Briony May Williams.Briony May Williams.
Briony May Williams.

I’m very much aware that online abuse is a thing. I was lucky in that there was no proper nastiness aimed at me when I was on Bake Off, but I also made the decision not to go looking for it. My husband would pull up the nice tweets and I’d just look at those.

After Bake Off people told me I could do other stuff on TV and I didn’t believe them, but I got an agent anyway. It was a bit of a whirlwind. I went on Blue Peter and got slimed on Saturday morning TV. My current agent has been a blessing, as he is a huge advocate for disability (Briony was born with a limb difference which she calls her ‘little hand’). He was key in helping me build my profile and suddenly I got the gig on Food Unwrapped. I kept thinking, why did you pick me?! I had a lot of imposter syndrome.

I’ve also filmed an episode of Loose Women and Would I Lie to You? I do get nervous but I just embrace it. I’d like to be on TV for as long as possible as I really enjoy it but you never know when the work will stop. When it does, I might go back into teaching, which I also absolutely love.

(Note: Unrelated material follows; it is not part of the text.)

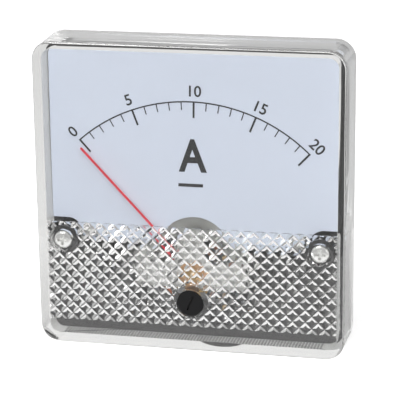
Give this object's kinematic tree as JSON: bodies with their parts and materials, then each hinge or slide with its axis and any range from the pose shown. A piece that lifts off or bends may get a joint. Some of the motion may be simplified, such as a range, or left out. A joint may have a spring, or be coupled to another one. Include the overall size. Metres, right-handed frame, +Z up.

Am I watching the 2021 Bake Off? Of course! I’m rooting for Giuseppe, who lives in Bristol - you’ve got to back your own, haven’t you? But he’s also an incredible baker. Like all true Bake Off fans, I know you have to have something sweet to eat when you watch it. It’s the law, end of.

I was born and bred in Bristol, and grew up Henbury/Westbury way. This city has such a special place in my heart and I couldn’t be prouder of it. When I went away to University I thought, perhaps I should move away from Bristol for good. Isn’t that what you’re supposed to do? But when I searched within myself, I realise that I just really didn’t want to. This is my home.

The support I had on Bake Off was amazing and it’s still very much there. I was walking through Westbury not so long ago and a builder shouted ‘oi!’ at me from some scaffolding. As I turned around I thought, oh god, what’s he going to say to me? But then he yelled down, “I bloody loved you on Bake Off”. The people here are so warm and love cheering on other Bristolians.

I went to Colston’s Girls’ School where I was Head Girl, and was later part of the campaign to get the named changed. When I was there, they told us about all the ‘good’ things Edward Colston had done for Bristol but nothing about his involvement in the slave trade. They left that out. I am so happy that the campaign was successful and the school is now called Montpelier Grammar School.

My favourite place to eat in Bristol is Seven Lucky Gods, a Japanese restaurant on Wapping Road. Their chicken katsu is a game-changer. I also love Bravas, which does Spanish small plates, on Cotham Hill. The best pub in Bristol? For me, it has to be The Old Gloucester Spot. Their food is great and they’re very dog friendly, a must for us (Briony is the proud owner of a Cockapoo). They even screened all the Bake Off episodes when I was on the show so me and my family could all watch it in the pub. How nice is that?